I ducked my head as I entered the long, white basement room at the Buddhist wat. I had participated in short, guided meditations before, but I wasn’t sure what to expect from a 2 hour Buddhist mediation led by a monk.
The friendly monk greeted us and asked us to sign in. He smiled and gestured for us to grab a mat and find a place to sit facing the platform filled with statues of the Buddha.
Once everyone arrived, the monk took a seat on a large wooden chair next to the platform. We sat crossed-legged on our mats. I was thankful for the mat’s raised back that relieved the pressure on my unflexible hips.
The monk tilted his head and a giant smile filled his face, his eyes squeezed tight behind his black framed glasses.
“Today you will learn about Buddhist meditation,” he said.
“You will practice it, but you will not be able to do it. That is OK.”
“In meditation, you feel a sensation, but you detach from it. If you feel itchy, you think ‘itchy, itchy, itchy’ until you no longer feel the itch. For pain, ‘pain, pain, pain.’ If you are bored, ‘boring, boring, boring.’ You understand?” Again a huge smile lit up his face.

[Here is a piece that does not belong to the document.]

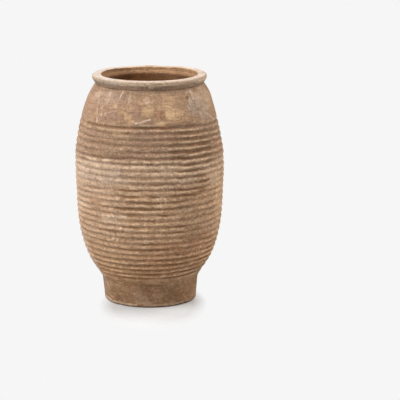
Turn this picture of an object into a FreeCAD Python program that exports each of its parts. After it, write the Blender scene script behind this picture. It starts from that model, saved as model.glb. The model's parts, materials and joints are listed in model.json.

“There is standing, sitting, and laying mediation.” The monk explained. “First, we will try standing/walking mediation.”
He instructed the eight of us to line up along the long wall of the small rectangular room. We would be pacing across the room, turning when we came to the wall. The width of the room was long enough for about 10 steps.

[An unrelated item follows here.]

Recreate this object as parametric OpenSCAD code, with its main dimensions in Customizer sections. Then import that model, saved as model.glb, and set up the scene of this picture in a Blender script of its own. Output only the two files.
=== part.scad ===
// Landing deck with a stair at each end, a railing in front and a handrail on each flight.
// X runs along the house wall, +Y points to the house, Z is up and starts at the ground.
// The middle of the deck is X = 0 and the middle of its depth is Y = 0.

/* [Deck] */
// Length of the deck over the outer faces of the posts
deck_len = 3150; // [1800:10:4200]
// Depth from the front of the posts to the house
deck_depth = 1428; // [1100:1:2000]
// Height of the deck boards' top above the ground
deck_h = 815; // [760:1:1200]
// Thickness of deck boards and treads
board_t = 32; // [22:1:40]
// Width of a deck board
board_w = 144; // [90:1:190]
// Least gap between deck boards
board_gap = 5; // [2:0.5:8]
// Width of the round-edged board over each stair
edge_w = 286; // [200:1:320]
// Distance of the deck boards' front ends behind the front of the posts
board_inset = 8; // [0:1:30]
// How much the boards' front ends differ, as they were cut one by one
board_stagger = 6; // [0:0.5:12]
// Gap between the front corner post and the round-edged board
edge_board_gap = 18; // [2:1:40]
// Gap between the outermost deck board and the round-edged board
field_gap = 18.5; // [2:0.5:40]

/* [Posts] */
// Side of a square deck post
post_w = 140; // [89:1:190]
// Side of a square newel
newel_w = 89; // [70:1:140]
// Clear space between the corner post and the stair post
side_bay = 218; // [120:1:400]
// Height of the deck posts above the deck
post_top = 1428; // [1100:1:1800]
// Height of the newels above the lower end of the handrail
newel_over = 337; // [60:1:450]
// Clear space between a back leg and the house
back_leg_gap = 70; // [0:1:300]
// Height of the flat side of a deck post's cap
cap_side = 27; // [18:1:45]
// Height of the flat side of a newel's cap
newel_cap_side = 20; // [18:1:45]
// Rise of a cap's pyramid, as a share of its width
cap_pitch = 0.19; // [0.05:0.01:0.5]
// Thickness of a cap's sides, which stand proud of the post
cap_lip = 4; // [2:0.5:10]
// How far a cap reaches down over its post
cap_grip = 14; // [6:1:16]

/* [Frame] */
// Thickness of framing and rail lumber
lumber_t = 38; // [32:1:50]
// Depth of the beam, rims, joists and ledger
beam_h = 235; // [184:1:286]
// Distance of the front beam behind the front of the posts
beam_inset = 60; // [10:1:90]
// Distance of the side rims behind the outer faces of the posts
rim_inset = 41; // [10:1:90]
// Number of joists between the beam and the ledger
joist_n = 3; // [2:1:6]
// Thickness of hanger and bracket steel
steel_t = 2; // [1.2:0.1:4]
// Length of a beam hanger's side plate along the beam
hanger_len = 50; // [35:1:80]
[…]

We were told to think, “walking, walking, walking.” Then as we approached the wall, “standing, standing, standing.” “Turning, turning, turning.” Back to standing and walking again.
In the sitting meditation, our instructions were to sit still and notice, but be detached from all sensations.

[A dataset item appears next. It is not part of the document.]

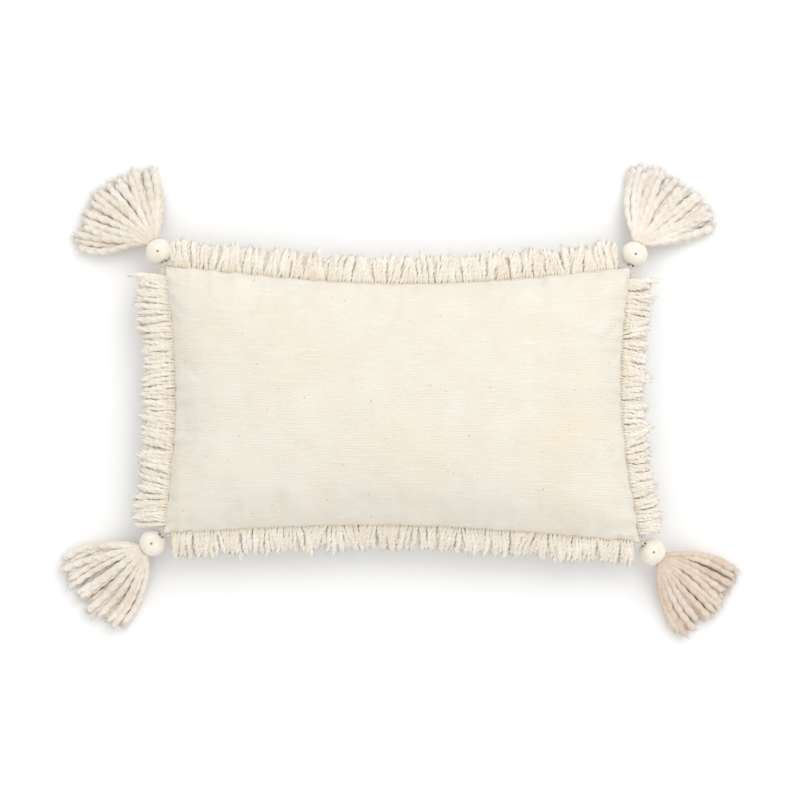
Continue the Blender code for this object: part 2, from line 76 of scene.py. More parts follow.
# %% Helpers for selection and points
def choose(*objs):
    """Selects only these objects. The last one becomes the active one."""
    bpy.ops.object.select_all(action="DESELECT")
    for obj in objs:
        obj.select_set(True)
    bpy.context.view_layer.objects.active = objs[-1]


def points_of(obj):
    flat = np.empty(len(obj.data.vertices) * 3)
    obj.data.vertices.foreach_get("co", flat)
    return flat.reshape(-1, 3)


def move_points(obj, points):
    obj.data.vertices.foreach_set("co", np.ascontiguousarray(points).ravel())
    obj.data.update()


def apply_modifiers(obj):
    choose(obj)
    for modifier in list(obj.modifiers):
        bpy.ops.object.modifier_apply(modifier=modifier.name)


def join(name, objs):
    """Joins several objects into one with this name."""
    choose(*objs)
    bpy.ops.object.join()
    joined = bpy.context.object
    joined.name = name
    joined.data.name = name
    return joined


def paint(obj, material):
    """Gives the object this material and no other."""
    obj.data.materials.clear()
    obj.data.materials.append(material)


def subdivide_once(obj):
    finer = obj.modifiers.new("Finer", "SUBSURF")
    finer.levels = 1
    finer.render_levels = 1
    apply_modifiers(obj)


def face_outwards(obj):
    """Turns every face's normal away from the inside."""
    choose(obj)
    bpy.ops.object.mode_set(mode="EDIT")
    bpy.ops.mesh.select_all(action="SELECT")
    bpy.ops.mesh.normals_make_consistent(inside=False)
    bpy.ops.object.mode_set(mode="OBJECT")


print("helpers ready")

# %% [markdown]
# ## Small helpers for materials
# Every surface here is procedural: its colour, roughness and relief come from nodes. Scales are worked
# out from real distances, so a rib that is 3 mm apart on the cloth is 3 mm apart in the render.

# %% Helpers for materials
def linear(hex_colour):
    """An sRGB colour, as hex, in the linear values that nodes use."""
    def channel(value):
        return value / 12.92 if value <= 0.04045 else ((value + 0.055) / 1.055) ** 2.4
    return (*(channel(int(hex_colour[i:i + 2], 16) / 255) for i in (0, 2, 4)), 1)


def add(tree, kind, values=None, links=None, **settings):
    """Adds one node with its settings, its socket values and the links into it."""
    made = tree.nodes.new(kind)
    for key, value in settings.items():
        setattr(made, key, value)
    for key, value in (values or {}).items():
        made.inputs[key].default_value = value
    for key, source in (links or {}).items():
        tree.links.new(source, made.inputs[key])
    return made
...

The monk then left us to do the walking mediation for 45 minutes and then the sitting meditation for another 45 minutes. Arwen set a timer on her watch, so we would know when to switch.
Then we began pacing. After first, I was able to stay focused by chanting, “walking, standing, turning…” But after about 20 minutes it got harder. My mind wandered. If I weren’t trying so hard to think, “walking, walking, walking,” I would have been thinking, ”boring, boring, boring.”
Finally the alarm went off and we switched to sitting.
Perhaps it was the power of suggestion, but the first sensation I felt was itching. Thinking, “itchy, itchy, itchy” only seemed to make it worse. Eventually it stopped, but probably because the next sensation had arrived. “Pain, pain, pain.” The raised mat could only keep my legs from falling asleep for so long.
First there was pain, then tingling, then total numbness. The monk encouraged us not to move even if our legs fell asleep and I really wanted to give Buddhist mediation an honest try.
Also, there were video cameras in the room and I was pretty sure the monks were taking bets on who would move first. I am sure it was one of my girls. I kept hearing someone crack their knuckles. It turned out to be Arwen.
Eventually I couldn’t stand it any longer, but I still didn’t want to move. I figured out that if I jabbed my finger nail into my knee, my foot would start to wake up. Since my hands were on my knees, I could do this without looking like I was moving.
Totally cheating, I know.
Soon the alarm sounded again and we were done.
The monk returned and talked to us some more. A man in the class had the same question I did. How can you detach if you are thinking, ”pain, pain, pain?”
The monk gave a philosophical answer that I didn’t make much sense to me, but he grinned the whole time he spoke, so I smiled and nodded like I understood.
I really wanted to like Buddhist mediation, but besides the adorable smiling monk, I found the whole experience to be “boring, boring, boring” and “pain, pain, pain.”
And yet, I am glad I had the experience. I still find Buddhism and meditation fascinating. I guess the monk was right. I could practice Buddhist meditation, but I wasn’t able to do it right away. And that is Ok.